Searching with the URI request query
Before going into the details of Elasticsearch querying, we will use its capabilities of using a simple URI request to search. Of course, we will extend our search knowledge using Elasticsearch in Chapter 3, Searching Your Data, but for now, we will stick to the simplest approach.
Sample data
For the purpose of this section of the book, we will create a simple index with two document types. To do this, we will run the following commands:
curl -XPOST 'localhost:9200/books/es/1' -d '{"title":"Elasticsearch Server", "published": 2013}' curl -XPOST 'localhost:9200/books/es/2' -d '{"title":"Mastering Elasticsearch", "published": 2013}' curl -XPOST 'localhost:9200/books/solr/1' -d '{"title":"Apache Solr 4 Cookbook", "published": 2012}'
Running the preceding commands will create the books
index with two types: es
and solr
. The title
and published
fields will be indexed. If you want to check this, you can do so by running the mappings API call using the following command (we will talk about the mappings in the Mappings configuration section of Chapter 2, Indexing Your Data):
curl -XGET 'localhost:9200/books/_mapping?pretty'
This will result in Elasticsearch returning the mappings for the whole index.
The URI request
All the queries in Elasticsearch are sent to the _search
endpoint.
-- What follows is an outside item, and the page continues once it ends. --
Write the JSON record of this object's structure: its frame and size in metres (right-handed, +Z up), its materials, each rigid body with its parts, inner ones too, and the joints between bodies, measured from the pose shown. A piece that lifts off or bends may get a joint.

You can search a single index or multiple indices, and you can also narrow down your search only to a given document type or multiple types. For example, in order to search our books
index, we will run the following command:
curl -XGET 'localhost:9200/books/_search?pretty'
If we have another index called clients
, we can also run a single query against these two indices as follows:
curl -XGET 'localhost:9200/books,clients/_search?pretty'
In the same manner, we can also choose the types we want to use during searching. For example, if we want to search only in the es
type in the books
index, we will run a command as follows:
curl -XGET 'localhost:9200/books/es/_search?pretty'
Note
Please remember that in order to search for a given type, we need to specify the index or indices. If we want to search for any index, we just need to set *
as the index name or omit the index name totally. Elasticsearch allows quite a rich semantics when it comes to choosing index names. If you are interested, please refer to http://www.elasticsearch.org/guide/en/elasticsearch/reference/current/multi-index.html.
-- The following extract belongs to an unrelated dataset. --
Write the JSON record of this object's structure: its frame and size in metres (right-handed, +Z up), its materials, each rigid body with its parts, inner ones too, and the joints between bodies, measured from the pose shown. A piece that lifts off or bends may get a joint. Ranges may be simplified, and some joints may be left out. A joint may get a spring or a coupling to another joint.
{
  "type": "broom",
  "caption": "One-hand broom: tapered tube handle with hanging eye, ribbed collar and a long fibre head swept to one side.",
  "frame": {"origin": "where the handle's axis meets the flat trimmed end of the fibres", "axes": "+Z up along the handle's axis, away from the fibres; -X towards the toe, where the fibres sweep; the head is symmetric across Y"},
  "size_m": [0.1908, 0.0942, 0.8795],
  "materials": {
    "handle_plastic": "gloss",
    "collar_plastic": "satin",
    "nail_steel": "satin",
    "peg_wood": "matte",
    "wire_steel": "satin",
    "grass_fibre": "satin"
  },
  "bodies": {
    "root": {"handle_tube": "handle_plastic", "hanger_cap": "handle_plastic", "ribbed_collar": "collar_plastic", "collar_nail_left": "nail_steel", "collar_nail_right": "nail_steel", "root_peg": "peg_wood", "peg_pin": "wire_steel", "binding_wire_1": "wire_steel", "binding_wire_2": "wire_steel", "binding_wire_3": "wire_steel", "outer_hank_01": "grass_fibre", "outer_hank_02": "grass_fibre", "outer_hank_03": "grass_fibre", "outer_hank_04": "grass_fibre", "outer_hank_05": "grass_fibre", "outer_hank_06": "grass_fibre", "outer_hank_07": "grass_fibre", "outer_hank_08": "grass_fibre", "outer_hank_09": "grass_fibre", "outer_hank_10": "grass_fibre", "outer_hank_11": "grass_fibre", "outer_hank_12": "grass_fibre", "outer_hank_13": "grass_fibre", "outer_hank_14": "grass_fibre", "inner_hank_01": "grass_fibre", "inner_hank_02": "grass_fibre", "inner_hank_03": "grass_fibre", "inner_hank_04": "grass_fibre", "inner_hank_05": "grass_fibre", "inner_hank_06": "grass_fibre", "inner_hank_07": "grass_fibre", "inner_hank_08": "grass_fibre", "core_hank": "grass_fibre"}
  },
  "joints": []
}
We can also search all the indices by omitting the indices and types. For example, the following command will result in a search through all the data in our cluster:
curl -XGET 'localhost:9200/_search?pretty'
Let's assume that we want to find all the documents in our books
index that contain the elasticsearch
term in the title
field. We can do this by running the following query:
curl -XGET 'localhost:9200/books/_search?pretty&q=title:elasticsearch'
The response returned by Elasticsearch for the preceding request will be as follows:
{ "took" : 4, "timed_out" : false, "_shards" : { "total" : 5, "successful" : 5, "failed" : 0 }, "hits" : { "total" : 2, "max_score" : 0.625, "hits" : [ { "_index" : "books", "_type" : "es", "_id" : "1", "_score" : 0.625, "_source" : {"title":"Elasticsearch Server", "published": 2013} }, { "_index" : "books", "_type" : "es", "_id" : "2", "_score" : 0.19178301, "_source" : {"title":"Mastering Elasticsearch", "published": 2013} } ] } }
The first section of the response gives us the information on how much time the request took (the took
property is specified in milliseconds); whether it was timed out (the timed_out
property); and information on the shards that were queried during the request execution—the number of queried shards (the total
property of the _shards
object), the number of shards that returned the results successfully (the successful
property of the _shards
object), and the number of failed shards (the failed
property of the _shards
object). The query may also time out if it is executed for a longer time than we want. (We can specify the maximum query execution time using the timeout
parameter.) The failed shard means that something went wrong on that shard or it was not available during the search execution.
Of course, the mentioned information can be useful, but usually, we are interested in the results that are returned in the hits
object. We have the total number of documents returned by the query (in the total
property) and the maximum score calculated (in the max_score
property). Finally, we have the hits
array that contains the returned documents. In our case, each returned document contains its index name (the _index
property), type (the _type
property), identifier (the _id
property), score (the _score
property), and the _source
field (usually, this is the JSON object sent for indexing; we will discuss this in the Extending your index structure with additional internal information section in Chapter 2, Indexing Your Data.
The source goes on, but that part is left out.